Soupe a l’oignon gratinee

  • 5# onions (I had red ones, a lot of recipes say to use yellow), sliced thinly
  • ½ stick of butter (¼ cup)
  • 1-2 quarts beef stock
  • 1 T. flour
  • 1 bay leaf
  • salt and pepper to taste
  • baguette toasts (optional)
  • soft cheese like gruyère or swiss, grated (optional)

Peel onions.  I also removed the cores that were sprouting – worried that they’d make the soup taste “off”.

5# sliced onions, ¼ c. butter, beef stock – and, of course, a glass of wine to sip while cooking!

Melt your butter over medium heat in a nice heavy-bottomed pot, big enough for all those onions – this is an 8 quart pot.

Add onions to pot and melted butter and stir around to coat onions.
They quickly start to reduce their volume.

After about 40 minutes of gentle cooking and stirring, your onions will look like this, and your house will have the glorious smell of butter and onions!  Here they are, onions with their new persona – nothing at all like their former selves.
Amazing what a little heat and butter can do!

Add 1 T. of flour, and stir onions to incorporate the flour into them.
There on the right burner is beef stock coming up to heat, ready to add.

Onions with flour added look glossy like this.
Cook the onions with flour for about 3 minutes or so.

Gently pour in your beef stock, stirring to loosen any stickiness from the bottom of the pan.  I only used a quart, as I wanted a thicker soup.
Use as much stock as you need to get the texture you desire.

Add bay leaf to soup, bring to a simmer, cover and let flavors mellow for about 20 minutes.  Season to taste with black pepper and salt.  I like the cauldron effect here.  Very alchemical.

The soup is ready to eat!  Remove bay leaf before ladling soup into bowls.  If you wish to do the classic gratinèe treatment, preheat oven broiler, slice baguette into thin rounds, coat in olive oil and toast 6″ under broiler – flipping to evenly toast both sides.

Place soup in oven-proof dishes, top with toasts and cheese, place bowls on a baking sheet to catch any oozy cheese.  Move oven rack so that it is about 8″ from broiler,
and place sheet with soups under the broiler.
Keep an eye on it, check every 3 minutes or so until desired toastiness.
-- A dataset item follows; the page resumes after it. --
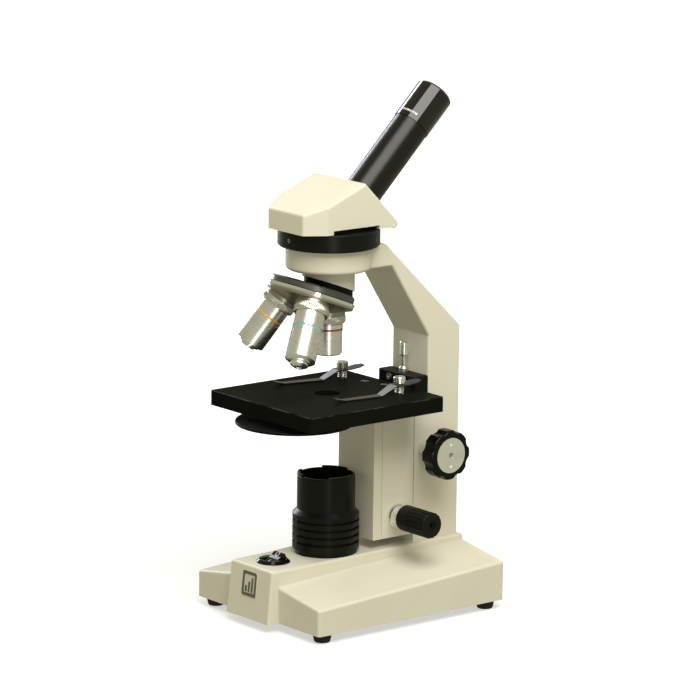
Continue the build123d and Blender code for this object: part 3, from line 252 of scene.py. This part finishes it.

Et voilà! Soupe a l’oignon gratinèe!  Served here with a lovely radicchio and watercress salad lightly dressed with a sherry-shallot vinaigrette.  Onion soup pairs nicely with a great salad like this, the vinegar cutting the richness of the soup perfectly.
Of course, don’t forget to pair with a nice pinot noir as well!

Some further thoughts on this recipe:

  1. With a tiny bit of research, I have discovered that Julia Child was inclined to add white wine (when you add the stock) and even a little cognac (just before serving).  Truly inspiring, and not a bad idea at all!
  2. If you wish your onions to have a more browned flavor, you can add ¼ tsp. sugar at the beginning – this helps to caramelize the sugars.
  3. This soup keeps and reheats quite nicely!
  4. This soup would be completely off the hook if you used homemade beef stock.  That is what I am going to try next!
  5. I will never ever again pass by a restaurant in Montreal at lunchtime that is offering soupe a l’oignon gratinèe!

4 Responses

  1. Jacqueline says:

    thanks for such a great tutorial. next bag of onions i see on sale, is destined for this recipe. unfortunately, i don’t have 5# of my own like you!

  2. Mara says:

    You are very welcome, Jacqui! Actually, several recipes I consulted suggested using anywhere from 1.5 up to 5 pounds of onions, just depends on how many you have and how much stock you want to use. It is one of those great peasant-y dishes that is meant to use stuff you have in the kitchen, and will taste great with whatever proportions you use. I’d say to not let yourself worry about the onion amount, simply use whatever onions you have and give it a whirl! Enjoy!

  3. Julie Rubaud says:

    Thanks for the reminder of what to do with all my onions in the cellar! I never have the temperature down there cold enough for onions to be happy past equinox.
    One of my favorite memories is helping my brother-in-law, who is a chef, make onion soup for his and my sister’s entire village in France one New Year’s Eve. It’s the traditional thing to eat at midnight, soaks up the booze really well! They have a village wide party for every season and this is what they serve for the winter party, after a full on meal, of course, that goes from 8:30 to about 11. Then there is an hour of dancing, midnight hits, everyone kisses, and huge trays topped with bowls of soup come out…..pretty beautiful.
    One trick I learned from him is to toast the flour in the oven until it is browned. It adds a whole other level of flavor – maybe it’s just one of those chef-y things that you don’t really need to do at home, but his soup is just amazing! Thanks for the great post – Julie

  4. Mara says:

    Julie, thanks so much for your great story of making french onion soup with your family! It does sound like a wonderful tradition – I like that it’s eaten right after midnight, sounds like a perfect time for some nourishing onion soup!